= Patrick Rogan (Medal of Honor) =

Patrick Rogan (c. 1847 – December 17, 1912) was an Irish-American US Army soldier who received the Medal of Honor for his actions during the Indian Wars. He was born in County Leitrim, Ireland.

Shortly after immigrating to the United States, Rogan was paid $625 to be a substitute for a man recently called up for the draft. He enlisted in the army in February 1865, serving during the final months of the American Civil War. He was discharged from the army the following July, but reenlisted almost a year later in 1866, joining the 7th US Infantry.

During his first enlistment, Rogan married Margaret McLennon, who was the sister of future MOH recipient John McLennon (who received the medal for the same action as Rogan). By the end of his first enlistment in 1870, he had already been promoted to the rank of sergeant. During his second enlistment, he served with his brother-in-law under colonel John Gibbon in the Nez Perce War. By the end of fifth enlistment in 1889, he had finally been promoted to the rank of first sergeant. He retired from the army in September 1895.
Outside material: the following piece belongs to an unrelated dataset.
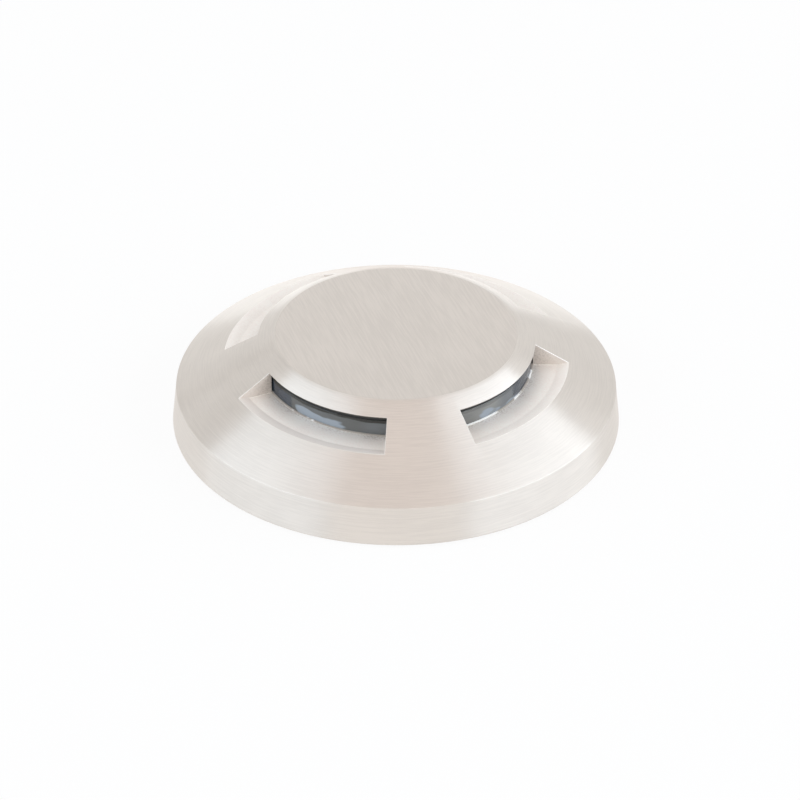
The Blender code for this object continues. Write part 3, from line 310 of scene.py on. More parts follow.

Following his retirement, Rogan was employed as a night watchman for the Union Pacific Coal Company. He died in Rock Springs, Wyoming, and was buried beside his wife and brother-in-law McLennon.

==Medal of Honor citation==
Rank and organization: Sergeant, Company A, 7th U.S. Infantry. Place and date: At Big Hole, Mont., 9 August 1877. Entered service at: ------. Birth: Ireland. Date of issue: 2 December 1878.

Verified and reported the company while subjected to a galling fire from the enemy.